The album was mixed by Roundhead Studios‘ Simon Gooding who has also worked lately with Alien Weaponry, Drax Project and Dua Lipa. Jordan envisioned that he would complete the entire album by himself, including the mixing, but hitting a technical wall realised it would also require someone else’s expertise.

“I needed it to sound good on everything. I didn’t scientifically or technically know how to do that, so I needed someone else to take it to that final place. I tried to mix everything and it ate me up, I was trying to be the artist and the scientist at the same time.”

The album has one feature collaboration, an artist called Maesu on the track Dangerous. The Alabama born, LA-based producer and singer giving the album another layer of RnB that reminds of Frank Ocean or Toro y Moi.

“That was a weird one. I have been part of the Soundcloud world since 2011 and it would always be this thing where people would get in touch on there and say they want to collaborate – and you would check them out and they wouldn’t be anywhere near what you would want to work with. Maesu got in touch the same way but he was different. He sent the idea back and I was like, ‘Yes’. I have never ever met him. It’s funny, the only people I have worked with that I have met are the SWIDT boys.”

Jordan says the next phase for High Hoops will be working with artists that want to work with him here in NZ.

As for the label side of things, (he co-owns A Label called Success with Connor Nestor) putting a roster together has been helped by High Hoops setting an example of the kind of work and the way they want to do things.

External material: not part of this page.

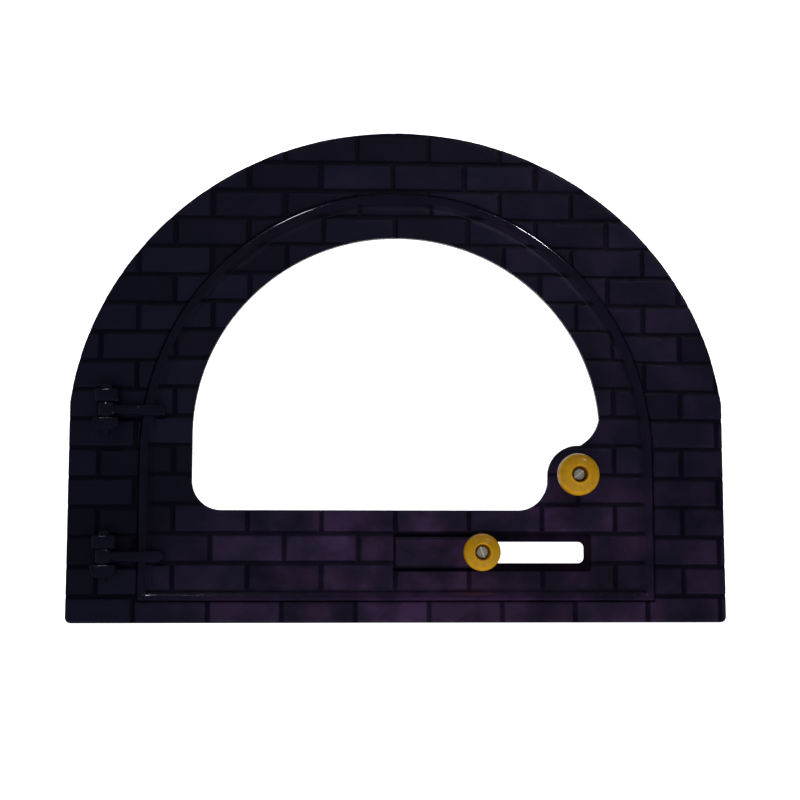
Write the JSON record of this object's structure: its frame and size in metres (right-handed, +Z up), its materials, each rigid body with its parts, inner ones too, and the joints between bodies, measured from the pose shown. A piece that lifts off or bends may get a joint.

Jordan adopted the Kiwi can-do attitude for his Jennifer Lawrence fanboy video for Madly, shooting the entire thing himself outside Auckland’s Royal Oak Pak’n’Save during those hours where it was just him and the crickets. That kind of DIY attitude is, he says, something that Kiwis do well.

Jordan currently has a lot on his plate as a label guy, overseeing Bailey Wiley’s new music, a musician and perhaps most exciting, getting a new Leisure album ready for release. High Hoops is also set to appear at Auckland’s New Years Eve festival, Wondergarden. Who needs sleep anyway?